> [Written instruction]:
Go through the records below line by line. Count the lines with "This" and give the count alone.

+++ Dataset +++

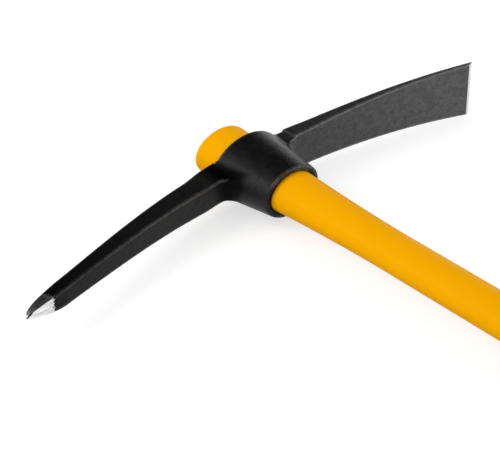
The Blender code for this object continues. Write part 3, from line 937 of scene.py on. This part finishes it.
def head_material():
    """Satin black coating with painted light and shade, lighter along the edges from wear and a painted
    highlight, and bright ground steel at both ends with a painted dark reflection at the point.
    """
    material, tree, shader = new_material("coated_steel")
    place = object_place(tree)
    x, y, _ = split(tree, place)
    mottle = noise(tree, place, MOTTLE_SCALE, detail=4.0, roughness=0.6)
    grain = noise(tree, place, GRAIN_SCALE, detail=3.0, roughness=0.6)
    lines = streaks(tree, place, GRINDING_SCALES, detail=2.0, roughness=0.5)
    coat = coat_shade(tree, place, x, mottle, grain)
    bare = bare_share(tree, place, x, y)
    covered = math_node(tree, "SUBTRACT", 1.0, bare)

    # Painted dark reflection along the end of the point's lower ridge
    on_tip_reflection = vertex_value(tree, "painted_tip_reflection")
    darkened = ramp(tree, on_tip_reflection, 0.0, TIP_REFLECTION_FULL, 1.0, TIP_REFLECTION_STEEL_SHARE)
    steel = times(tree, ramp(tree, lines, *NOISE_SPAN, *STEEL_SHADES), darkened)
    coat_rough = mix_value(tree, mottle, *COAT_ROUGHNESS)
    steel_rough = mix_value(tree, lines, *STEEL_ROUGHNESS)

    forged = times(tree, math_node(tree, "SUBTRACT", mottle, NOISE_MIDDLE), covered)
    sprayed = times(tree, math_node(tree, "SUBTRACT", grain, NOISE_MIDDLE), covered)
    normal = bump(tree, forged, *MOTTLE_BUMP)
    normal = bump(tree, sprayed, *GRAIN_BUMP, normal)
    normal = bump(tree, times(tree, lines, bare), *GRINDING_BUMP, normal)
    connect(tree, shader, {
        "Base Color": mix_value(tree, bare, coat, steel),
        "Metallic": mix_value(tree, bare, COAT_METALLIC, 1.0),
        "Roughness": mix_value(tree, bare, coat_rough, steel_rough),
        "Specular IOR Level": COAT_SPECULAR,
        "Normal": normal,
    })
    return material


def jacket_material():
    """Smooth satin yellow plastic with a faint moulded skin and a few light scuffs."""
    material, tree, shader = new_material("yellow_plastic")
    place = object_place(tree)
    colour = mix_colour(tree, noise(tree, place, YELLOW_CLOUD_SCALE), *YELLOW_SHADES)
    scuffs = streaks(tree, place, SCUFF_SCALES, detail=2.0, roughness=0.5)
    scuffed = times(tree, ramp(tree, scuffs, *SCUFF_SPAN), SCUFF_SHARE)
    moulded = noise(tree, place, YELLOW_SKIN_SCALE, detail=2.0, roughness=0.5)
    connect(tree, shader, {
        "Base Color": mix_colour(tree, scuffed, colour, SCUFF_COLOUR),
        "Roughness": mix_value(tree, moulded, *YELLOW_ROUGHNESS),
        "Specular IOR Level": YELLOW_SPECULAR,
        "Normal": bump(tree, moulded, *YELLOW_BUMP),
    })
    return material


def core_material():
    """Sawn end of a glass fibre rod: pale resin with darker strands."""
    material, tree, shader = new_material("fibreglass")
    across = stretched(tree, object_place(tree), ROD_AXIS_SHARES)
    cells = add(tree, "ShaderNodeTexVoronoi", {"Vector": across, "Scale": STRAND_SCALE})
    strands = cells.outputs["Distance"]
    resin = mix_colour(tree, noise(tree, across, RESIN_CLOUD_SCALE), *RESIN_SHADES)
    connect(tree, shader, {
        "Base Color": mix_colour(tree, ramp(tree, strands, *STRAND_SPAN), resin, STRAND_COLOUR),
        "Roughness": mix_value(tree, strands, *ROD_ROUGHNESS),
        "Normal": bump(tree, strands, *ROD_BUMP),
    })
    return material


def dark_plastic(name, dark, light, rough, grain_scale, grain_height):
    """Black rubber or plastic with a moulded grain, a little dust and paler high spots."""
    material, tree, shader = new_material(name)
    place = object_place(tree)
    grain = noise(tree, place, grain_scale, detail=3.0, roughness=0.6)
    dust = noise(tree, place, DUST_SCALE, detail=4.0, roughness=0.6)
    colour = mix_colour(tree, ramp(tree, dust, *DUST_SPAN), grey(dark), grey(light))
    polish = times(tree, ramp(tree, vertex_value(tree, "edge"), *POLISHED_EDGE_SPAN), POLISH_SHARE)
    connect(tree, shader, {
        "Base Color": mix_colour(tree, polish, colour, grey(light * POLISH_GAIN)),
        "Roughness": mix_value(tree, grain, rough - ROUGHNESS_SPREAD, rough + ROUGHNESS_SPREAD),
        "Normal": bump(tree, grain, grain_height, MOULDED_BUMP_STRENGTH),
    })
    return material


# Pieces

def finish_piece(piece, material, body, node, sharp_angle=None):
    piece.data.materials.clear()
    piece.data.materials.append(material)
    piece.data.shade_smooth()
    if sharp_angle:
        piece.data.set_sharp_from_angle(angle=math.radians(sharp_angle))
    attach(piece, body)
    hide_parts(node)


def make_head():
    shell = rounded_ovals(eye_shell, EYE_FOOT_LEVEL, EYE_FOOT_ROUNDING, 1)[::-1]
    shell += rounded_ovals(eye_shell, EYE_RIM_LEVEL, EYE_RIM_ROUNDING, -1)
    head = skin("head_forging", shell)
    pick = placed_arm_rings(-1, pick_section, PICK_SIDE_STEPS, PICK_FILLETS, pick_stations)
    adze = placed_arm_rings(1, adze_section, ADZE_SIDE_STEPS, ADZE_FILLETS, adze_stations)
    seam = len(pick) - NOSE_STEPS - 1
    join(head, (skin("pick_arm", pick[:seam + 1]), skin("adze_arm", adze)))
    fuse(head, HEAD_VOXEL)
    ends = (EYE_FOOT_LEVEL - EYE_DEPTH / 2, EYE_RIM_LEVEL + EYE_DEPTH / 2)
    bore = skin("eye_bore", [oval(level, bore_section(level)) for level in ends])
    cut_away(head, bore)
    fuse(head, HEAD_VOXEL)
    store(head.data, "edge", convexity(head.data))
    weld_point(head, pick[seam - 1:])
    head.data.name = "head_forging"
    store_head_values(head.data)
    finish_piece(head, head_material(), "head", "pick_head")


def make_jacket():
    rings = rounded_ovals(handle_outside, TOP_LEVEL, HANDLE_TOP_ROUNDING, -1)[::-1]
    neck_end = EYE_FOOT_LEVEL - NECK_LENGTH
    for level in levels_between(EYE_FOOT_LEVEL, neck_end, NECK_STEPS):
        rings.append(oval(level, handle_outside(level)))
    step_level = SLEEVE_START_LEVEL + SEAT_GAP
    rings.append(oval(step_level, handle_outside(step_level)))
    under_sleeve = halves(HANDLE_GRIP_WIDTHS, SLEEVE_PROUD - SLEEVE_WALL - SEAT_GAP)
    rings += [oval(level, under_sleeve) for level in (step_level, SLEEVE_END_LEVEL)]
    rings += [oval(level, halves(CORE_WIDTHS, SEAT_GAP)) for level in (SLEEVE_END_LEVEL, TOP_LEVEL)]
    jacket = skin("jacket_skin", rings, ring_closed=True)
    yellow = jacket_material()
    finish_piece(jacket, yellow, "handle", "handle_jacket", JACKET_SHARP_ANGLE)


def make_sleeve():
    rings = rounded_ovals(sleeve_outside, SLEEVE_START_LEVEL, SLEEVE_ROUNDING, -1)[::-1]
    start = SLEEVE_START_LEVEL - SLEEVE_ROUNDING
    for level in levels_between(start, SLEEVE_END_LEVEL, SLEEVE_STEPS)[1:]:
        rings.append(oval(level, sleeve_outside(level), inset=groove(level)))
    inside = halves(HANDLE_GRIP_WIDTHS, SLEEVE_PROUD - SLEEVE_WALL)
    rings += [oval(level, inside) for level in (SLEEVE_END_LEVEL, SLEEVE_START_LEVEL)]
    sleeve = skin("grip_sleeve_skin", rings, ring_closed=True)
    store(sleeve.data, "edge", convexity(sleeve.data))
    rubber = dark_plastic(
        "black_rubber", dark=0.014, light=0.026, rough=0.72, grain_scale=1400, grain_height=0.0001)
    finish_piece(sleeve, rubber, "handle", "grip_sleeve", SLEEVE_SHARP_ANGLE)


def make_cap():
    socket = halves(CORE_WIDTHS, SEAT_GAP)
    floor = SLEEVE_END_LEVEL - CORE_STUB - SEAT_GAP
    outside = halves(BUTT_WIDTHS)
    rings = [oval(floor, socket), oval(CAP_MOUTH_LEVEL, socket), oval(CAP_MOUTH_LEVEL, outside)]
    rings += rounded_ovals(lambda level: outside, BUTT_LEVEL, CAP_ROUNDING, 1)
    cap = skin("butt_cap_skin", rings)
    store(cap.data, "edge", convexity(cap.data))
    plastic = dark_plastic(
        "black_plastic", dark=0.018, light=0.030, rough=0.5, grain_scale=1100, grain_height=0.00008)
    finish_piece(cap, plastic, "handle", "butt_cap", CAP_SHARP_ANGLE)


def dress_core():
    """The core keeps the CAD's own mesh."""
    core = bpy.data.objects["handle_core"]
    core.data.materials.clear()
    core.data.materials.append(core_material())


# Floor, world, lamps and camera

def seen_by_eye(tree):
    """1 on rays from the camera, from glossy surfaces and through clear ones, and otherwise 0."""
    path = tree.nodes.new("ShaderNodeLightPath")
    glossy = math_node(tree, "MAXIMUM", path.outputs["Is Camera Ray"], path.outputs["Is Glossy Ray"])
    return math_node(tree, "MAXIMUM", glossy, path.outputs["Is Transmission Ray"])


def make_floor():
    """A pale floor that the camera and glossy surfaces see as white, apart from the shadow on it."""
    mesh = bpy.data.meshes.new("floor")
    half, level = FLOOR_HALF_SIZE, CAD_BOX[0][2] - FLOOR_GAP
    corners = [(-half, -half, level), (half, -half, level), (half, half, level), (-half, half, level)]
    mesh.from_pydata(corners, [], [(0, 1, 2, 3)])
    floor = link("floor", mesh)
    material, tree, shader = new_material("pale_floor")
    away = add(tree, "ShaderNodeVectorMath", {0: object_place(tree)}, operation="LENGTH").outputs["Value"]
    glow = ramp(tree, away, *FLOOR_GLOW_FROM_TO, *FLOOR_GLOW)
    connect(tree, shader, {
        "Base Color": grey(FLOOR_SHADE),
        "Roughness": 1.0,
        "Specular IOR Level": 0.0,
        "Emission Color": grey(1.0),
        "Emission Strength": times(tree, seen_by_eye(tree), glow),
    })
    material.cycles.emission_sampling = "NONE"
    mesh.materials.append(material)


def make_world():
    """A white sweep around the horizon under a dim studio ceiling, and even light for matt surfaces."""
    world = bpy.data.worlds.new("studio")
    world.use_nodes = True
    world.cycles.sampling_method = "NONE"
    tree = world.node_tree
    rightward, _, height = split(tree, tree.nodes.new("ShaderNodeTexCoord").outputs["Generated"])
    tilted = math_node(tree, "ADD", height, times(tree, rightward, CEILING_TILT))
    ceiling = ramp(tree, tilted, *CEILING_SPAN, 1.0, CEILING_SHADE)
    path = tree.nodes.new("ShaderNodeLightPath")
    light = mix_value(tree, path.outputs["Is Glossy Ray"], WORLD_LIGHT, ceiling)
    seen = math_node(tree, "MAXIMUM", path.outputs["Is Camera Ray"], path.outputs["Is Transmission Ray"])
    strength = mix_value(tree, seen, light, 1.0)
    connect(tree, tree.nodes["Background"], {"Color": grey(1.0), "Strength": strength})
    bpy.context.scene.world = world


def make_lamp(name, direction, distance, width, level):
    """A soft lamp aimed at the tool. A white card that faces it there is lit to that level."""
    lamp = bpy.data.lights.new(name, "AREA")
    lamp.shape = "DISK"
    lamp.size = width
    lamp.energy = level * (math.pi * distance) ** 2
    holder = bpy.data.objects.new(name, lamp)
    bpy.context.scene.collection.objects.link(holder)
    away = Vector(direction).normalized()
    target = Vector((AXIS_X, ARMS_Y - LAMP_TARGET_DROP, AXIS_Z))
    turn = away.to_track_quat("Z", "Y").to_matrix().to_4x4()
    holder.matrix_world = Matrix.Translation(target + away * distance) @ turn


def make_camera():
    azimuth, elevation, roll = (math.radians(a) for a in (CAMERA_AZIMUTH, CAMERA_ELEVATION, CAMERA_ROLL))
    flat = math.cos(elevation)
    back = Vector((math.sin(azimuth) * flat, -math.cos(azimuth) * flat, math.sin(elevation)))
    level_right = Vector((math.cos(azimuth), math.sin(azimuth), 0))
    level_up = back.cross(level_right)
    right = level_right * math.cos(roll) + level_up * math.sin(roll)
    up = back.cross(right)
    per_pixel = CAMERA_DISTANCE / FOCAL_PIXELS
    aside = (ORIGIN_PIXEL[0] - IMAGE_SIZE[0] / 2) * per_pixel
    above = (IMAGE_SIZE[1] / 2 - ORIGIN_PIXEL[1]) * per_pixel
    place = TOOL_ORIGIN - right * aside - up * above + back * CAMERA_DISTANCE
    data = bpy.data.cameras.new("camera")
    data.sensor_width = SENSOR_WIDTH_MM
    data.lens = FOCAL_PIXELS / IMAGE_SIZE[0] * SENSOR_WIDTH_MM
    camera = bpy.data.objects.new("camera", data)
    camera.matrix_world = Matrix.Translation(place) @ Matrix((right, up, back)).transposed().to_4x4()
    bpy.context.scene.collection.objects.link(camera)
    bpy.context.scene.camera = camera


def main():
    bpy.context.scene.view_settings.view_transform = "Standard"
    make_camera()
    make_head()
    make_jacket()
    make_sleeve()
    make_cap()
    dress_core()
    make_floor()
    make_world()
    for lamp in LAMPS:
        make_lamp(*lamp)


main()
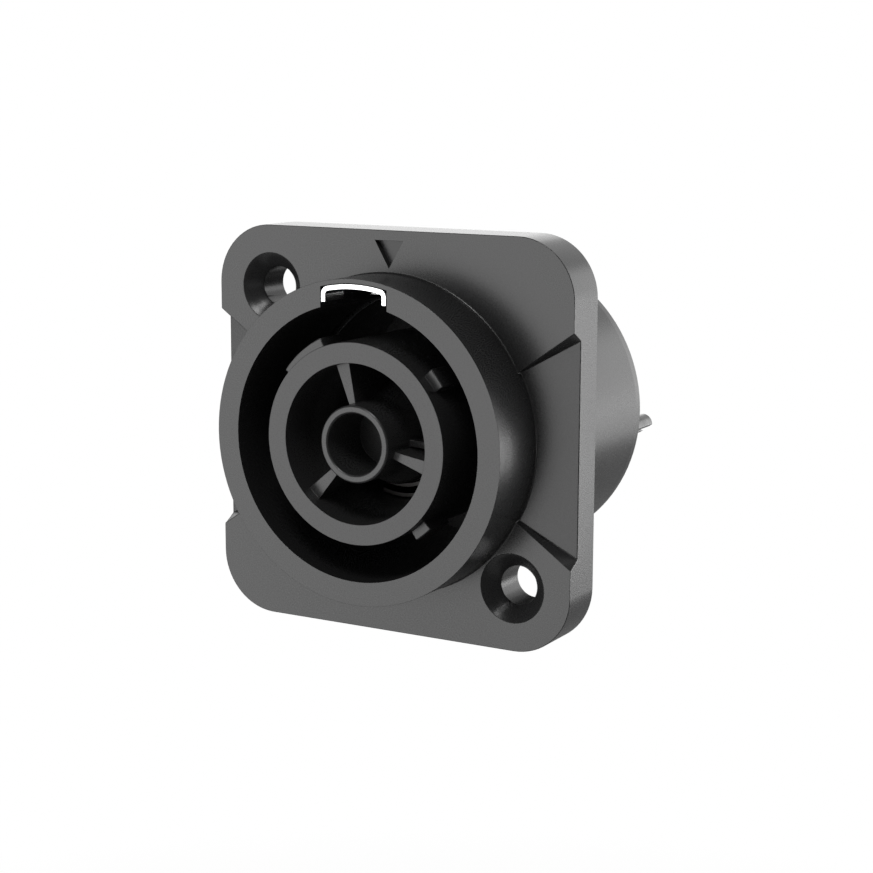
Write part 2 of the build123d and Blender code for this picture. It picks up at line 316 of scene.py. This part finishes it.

+++

> [Task solution]:
2